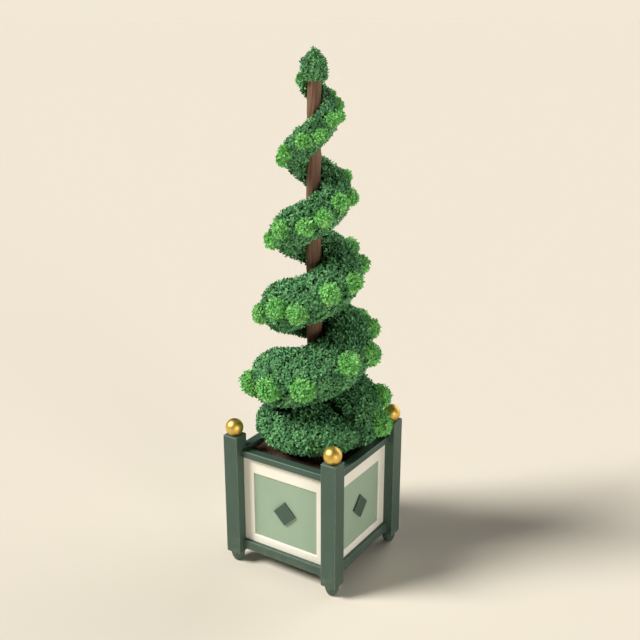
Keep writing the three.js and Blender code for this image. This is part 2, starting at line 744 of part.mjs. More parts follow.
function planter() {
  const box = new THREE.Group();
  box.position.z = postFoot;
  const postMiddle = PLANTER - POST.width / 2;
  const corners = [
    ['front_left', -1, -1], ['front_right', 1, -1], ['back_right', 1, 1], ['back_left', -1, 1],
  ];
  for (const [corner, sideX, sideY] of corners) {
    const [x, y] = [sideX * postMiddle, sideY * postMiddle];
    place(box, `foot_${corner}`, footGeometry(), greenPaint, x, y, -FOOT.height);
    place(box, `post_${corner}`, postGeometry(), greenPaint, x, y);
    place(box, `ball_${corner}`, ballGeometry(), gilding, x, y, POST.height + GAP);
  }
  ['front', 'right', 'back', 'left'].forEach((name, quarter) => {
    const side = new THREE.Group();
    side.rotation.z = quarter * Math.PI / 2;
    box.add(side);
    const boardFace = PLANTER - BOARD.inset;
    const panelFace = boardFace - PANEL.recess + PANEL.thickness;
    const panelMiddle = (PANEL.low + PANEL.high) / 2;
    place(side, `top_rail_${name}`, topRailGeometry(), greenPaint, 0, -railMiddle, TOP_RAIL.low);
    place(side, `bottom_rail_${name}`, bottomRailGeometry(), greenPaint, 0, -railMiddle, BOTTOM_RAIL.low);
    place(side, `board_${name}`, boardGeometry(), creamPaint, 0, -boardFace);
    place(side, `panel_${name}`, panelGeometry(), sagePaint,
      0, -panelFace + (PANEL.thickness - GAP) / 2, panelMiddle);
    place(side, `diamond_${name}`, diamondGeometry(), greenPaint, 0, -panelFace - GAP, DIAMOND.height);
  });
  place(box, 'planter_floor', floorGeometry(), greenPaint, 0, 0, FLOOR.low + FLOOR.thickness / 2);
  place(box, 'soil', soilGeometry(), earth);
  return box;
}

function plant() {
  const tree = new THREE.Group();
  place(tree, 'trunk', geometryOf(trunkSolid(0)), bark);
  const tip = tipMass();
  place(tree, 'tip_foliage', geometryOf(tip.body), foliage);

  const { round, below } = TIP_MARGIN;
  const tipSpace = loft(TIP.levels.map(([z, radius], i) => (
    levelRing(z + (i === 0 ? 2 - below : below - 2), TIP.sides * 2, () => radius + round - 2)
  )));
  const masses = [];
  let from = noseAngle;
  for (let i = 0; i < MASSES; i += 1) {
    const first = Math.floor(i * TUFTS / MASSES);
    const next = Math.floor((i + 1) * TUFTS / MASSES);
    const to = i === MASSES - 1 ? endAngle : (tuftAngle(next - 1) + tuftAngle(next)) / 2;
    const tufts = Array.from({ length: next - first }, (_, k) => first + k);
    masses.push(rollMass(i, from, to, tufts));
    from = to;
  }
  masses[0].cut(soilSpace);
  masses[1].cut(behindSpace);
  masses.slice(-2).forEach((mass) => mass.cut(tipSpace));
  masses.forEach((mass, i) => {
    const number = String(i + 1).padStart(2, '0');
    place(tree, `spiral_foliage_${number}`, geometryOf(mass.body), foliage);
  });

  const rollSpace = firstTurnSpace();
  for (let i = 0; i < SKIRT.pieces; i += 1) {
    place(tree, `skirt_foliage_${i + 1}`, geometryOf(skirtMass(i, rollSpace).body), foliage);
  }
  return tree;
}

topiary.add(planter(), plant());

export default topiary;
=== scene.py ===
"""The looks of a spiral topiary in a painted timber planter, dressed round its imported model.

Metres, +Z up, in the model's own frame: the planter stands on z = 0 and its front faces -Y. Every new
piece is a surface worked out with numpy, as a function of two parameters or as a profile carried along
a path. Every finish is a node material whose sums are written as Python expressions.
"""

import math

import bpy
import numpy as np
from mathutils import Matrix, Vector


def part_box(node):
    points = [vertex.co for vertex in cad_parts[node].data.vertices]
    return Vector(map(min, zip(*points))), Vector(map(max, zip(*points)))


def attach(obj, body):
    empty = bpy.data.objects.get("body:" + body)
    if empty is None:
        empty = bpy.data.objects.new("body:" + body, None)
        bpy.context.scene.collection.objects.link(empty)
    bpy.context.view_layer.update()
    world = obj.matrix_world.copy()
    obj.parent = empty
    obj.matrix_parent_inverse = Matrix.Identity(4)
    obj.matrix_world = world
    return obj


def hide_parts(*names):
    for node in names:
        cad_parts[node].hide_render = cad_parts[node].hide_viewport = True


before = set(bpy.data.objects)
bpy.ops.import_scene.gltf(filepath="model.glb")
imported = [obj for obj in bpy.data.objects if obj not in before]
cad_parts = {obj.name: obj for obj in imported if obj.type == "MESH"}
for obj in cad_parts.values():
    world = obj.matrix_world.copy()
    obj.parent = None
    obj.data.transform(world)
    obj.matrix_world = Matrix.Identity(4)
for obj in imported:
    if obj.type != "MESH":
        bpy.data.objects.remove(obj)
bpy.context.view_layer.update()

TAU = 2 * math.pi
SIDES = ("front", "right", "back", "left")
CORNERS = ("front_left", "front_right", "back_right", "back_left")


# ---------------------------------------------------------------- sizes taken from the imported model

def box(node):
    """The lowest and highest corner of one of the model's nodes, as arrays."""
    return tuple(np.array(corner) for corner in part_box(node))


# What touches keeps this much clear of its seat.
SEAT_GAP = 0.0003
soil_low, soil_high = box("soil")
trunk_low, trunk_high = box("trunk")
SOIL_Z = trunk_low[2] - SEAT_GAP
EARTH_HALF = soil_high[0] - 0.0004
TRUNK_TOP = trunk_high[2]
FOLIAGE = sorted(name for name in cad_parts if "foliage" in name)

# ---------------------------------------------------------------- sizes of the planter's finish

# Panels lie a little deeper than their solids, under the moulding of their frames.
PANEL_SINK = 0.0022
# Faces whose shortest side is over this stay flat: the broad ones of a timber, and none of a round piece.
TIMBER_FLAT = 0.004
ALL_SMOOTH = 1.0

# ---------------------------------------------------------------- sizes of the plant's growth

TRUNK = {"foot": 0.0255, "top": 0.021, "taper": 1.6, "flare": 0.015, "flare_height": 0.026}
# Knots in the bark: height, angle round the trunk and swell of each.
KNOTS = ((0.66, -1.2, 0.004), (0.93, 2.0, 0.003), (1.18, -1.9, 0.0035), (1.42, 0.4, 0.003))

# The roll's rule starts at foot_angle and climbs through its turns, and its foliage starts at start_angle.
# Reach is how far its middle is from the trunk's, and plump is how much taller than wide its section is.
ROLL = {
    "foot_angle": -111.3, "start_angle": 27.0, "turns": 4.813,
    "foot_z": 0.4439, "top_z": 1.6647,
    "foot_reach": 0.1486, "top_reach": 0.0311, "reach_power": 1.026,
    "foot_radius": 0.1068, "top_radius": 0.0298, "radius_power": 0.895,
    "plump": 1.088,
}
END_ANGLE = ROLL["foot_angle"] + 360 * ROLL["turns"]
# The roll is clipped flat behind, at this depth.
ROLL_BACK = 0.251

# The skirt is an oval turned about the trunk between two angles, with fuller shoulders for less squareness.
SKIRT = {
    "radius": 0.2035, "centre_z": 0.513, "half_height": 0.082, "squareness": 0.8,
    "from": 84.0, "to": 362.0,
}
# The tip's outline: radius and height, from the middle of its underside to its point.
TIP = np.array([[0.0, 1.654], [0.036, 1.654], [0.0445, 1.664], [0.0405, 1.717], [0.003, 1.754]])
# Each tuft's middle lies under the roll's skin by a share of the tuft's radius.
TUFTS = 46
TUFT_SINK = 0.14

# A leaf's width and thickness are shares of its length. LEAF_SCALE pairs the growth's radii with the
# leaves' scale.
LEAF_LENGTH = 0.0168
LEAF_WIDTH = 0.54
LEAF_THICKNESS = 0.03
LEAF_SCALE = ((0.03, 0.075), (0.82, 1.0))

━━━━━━

TASK INSTRUCTIONS: Provide an exact reproduction of only those lines that start at the line containing "const rollSpace = firstTurnSpace();" and end at the line containing "cad_parts[node].hide_render = cad_parts[node].hide_viewport", inclusive.

THE RESPONSE:
  const rollSpace = firstTurnSpace();
  for (let i = 0; i < SKIRT.pieces; i += 1) {
    place(tree, `skirt_foliage_${i + 1}`, geometryOf(skirtMass(i, rollSpace).body), foliage);
  }
  return tree;
}

topiary.add(planter(), plant());

export default topiary;
=== scene.py ===
"""The looks of a spiral topiary in a painted timber planter, dressed round its imported model.

Metres, +Z up, in the model's own frame: the planter stands on z = 0 and its front faces -Y. Every new
piece is a surface worked out with numpy, as a function of two parameters or as a profile carried along
a path. Every finish is a node material whose sums are written as Python expressions.
"""

import math

import bpy
import numpy as np
from mathutils import Matrix, Vector


def part_box(node):
    points = [vertex.co for vertex in cad_parts[node].data.vertices]
    return Vector(map(min, zip(*points))), Vector(map(max, zip(*points)))


def attach(obj, body):
    empty = bpy.data.objects.get("body:" + body)
    if empty is None:
        empty = bpy.data.objects.new("body:" + body, None)
        bpy.context.scene.collection.objects.link(empty)
    bpy.context.view_layer.update()
    world = obj.matrix_world.copy()
    obj.parent = empty
    obj.matrix_parent_inverse = Matrix.Identity(4)
    obj.matrix_world = world
    return obj


def hide_parts(*names):
    for node in names:
        cad_parts[node].hide_render = cad_parts[node].hide_viewport = True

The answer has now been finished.